The ideation behind the use of saunas in drug treatment is that many of the toxins and metabolites ingested through a period of drug or alcohol abuse become trapped in the fatty tissues of the body; and without a targeted elimination of these toxins, metabolites can remain trapped within the body for months or even years.
Advocates of sauna for detox claim that these toxins in the body continue to influence negative emotions, drug cravings and behaviors for as long as they remain within the body, and that the danger of relapse is greatly increased when these toxins are sporadically released into the blood stream during long term recovery.
Sauna proponents claim that the quickest and safest way to eliminate toxins is through the use of long and intensive periods of sweating in temperate saunas.
Saunas have long been used therapeutically within Scandinavian and Native American cultures, and with the elimination of bodily toxins through an accelerated perspiration process, sauna advocates claim that health is increased, and well being enhanced. Because of their therapeutic history within certain Native American communities, sauna drug treatment programs are increasingly used for populations of drug or alcohol abusing Native Americans.
Therapeutic saunas in drug treatment
Testing the sweat or urine in the initial days of recovery reveals minimal levels of drug metabolites excreted, but these levels are increased dramatically during the first and second week of sauna therapy; and this evidence of metabolite excretion is used as medical justification for the efficacy of a sauna program in drug rehab treatment.

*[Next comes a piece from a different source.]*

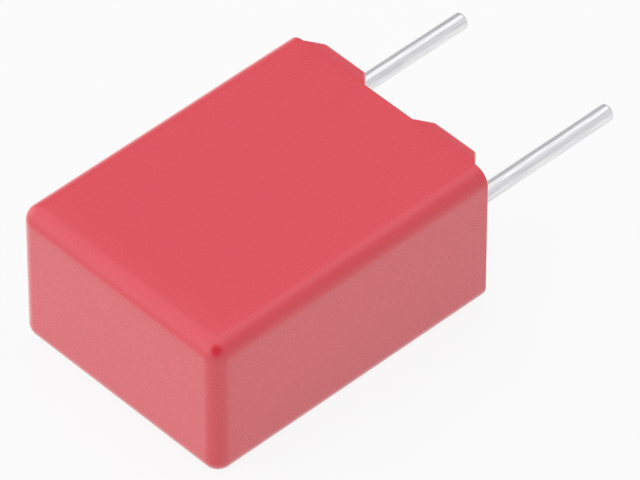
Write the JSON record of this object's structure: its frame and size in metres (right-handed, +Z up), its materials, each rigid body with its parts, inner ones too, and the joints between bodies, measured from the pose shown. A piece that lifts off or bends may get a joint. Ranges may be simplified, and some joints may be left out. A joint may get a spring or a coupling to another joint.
{
  "type": "box film capacitor",
  "caption": "Radial box film capacitor: moulded red case with stand-off feet, resin-sealed base, a flat wound film element inside and straight tinned wires.",
  "frame": {"origin": "middle of the wide wall that the case lies on", "axes": "+Z up through the thickness, +Y the way both wires leave the base, +X across the two wires"},
  "size_m": [0.0072, 0.0147, 0.0044],
  "materials": {
    "moulded_red": "satin moulded thermoplastic",
    "cast_resin": "glossy cast epoxy",
    "metallised_film": "silvery metallised film",
    "sprayed_metal": "rough sprayed zinc",
    "tinned_wire": "bright drawn tin plating"
  },
  "bodies": {
    "root": {"case": "moulded_red", "resin_seal": "cast_resin", "film_winding": "metallised_film", "contact_left": "sprayed_metal", "contact_right": "sprayed_metal", "lead_left": "tinned_wire", "lead_right": "tinned_wire"}
  },
  "joints": []
}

Sauna drug treatment participants generally undergo a month or more of intensive sauna detoxifications. The daily sauna routine involves a short period of brisk exercise, designed to increase heart rates, blood flow to the skin and to induce sweating; and is followed by multi hour sessions in a temperate dry sauna. By maintaining the sauna at a comfortable heat, participants can safely stay within the sauna for periods as long as three hours.

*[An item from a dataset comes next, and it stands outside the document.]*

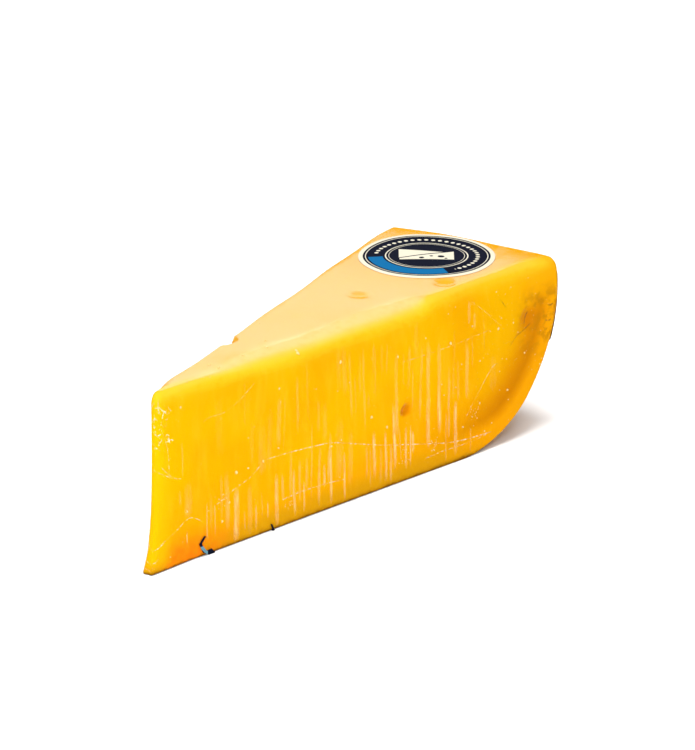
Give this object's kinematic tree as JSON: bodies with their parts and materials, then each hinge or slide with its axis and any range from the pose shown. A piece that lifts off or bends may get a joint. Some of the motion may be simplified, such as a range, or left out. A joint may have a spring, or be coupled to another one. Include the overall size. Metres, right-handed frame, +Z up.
{
  "type": "gouda cheese wedge",
  "caption": "Tall thin wedge of aged gouda with a rounded rind end, shrink-wrapped in clear film, with a round sticker on its flat cut top.",
  "frame": {"origin": "middle of the footprint's box, on the surface that the wedge stands on", "axes": "+X from the thin tip to the rind, +Z up, and -Y the front cut face"},
  "size_m": [0.1826, 0.0604, 0.0562],
  "materials": {
    "cheese": "golden yellow cheese paste seen through tight glossy clear film",
    "label": "glossy printed paper, near-black blue with a cream border"
  },
  "bodies": {
    "root": {"cheese": "cheese", "top_label": "label", "rind_label": "label", "base_label": "label"}
  },
  "joints": []
}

Because sauna drug treatment therapy induces vigorous perspiration, drinking replacement fluids throughout the therapy is required. Additionally, because trace amounts of essential nutrients and vitamins are also released during perspiration, sauna programs in drug rehab are combined with a supplementary diet of vitamins and minerals, targeted to improve nutritional health, to replace the vitamins and minerals lost to sweating, and to increase blood flow and induce ever heavier perspiration.
For safety, medical personal evaluate all participants daily, and record vital signs and body weight information.

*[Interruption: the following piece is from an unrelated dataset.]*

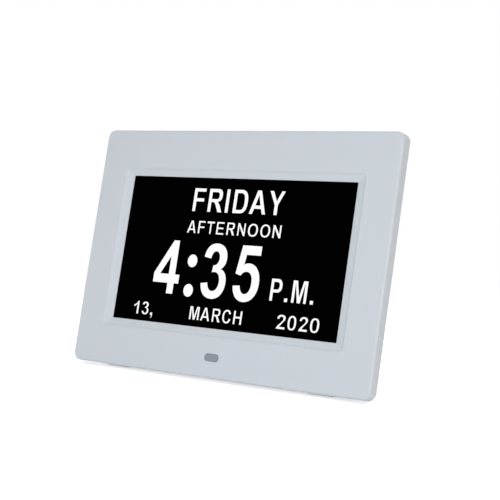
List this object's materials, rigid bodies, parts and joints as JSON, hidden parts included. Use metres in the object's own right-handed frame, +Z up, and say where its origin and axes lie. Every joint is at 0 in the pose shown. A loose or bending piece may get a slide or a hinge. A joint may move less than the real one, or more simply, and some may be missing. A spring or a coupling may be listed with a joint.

After a period of a few weeks to a month of daily saunas for drug detoxification, the metabolites are almost entirely removed, and the recovering addict is ready to begin participation in drug education and drug rehabilitation programming.
Although saunas are most commonly associated with the narconon drug rehab facilities, many holistic drug rehab centers now also offer saunas as a part of comprehensive programming.
Do saunas as drug treatment work?
Some addictions professionals remain skeptical about both the recovery success rates as reported, and as well at the scientific justification for the use of saunas in a drug rehab program.
Whether or not the primary goal of drug rehab should be saunas that eliminate drug metabolites is debatable, but as part of a holistic drug rehab program, the use of toxin cleansing saunas likely offers some benefit.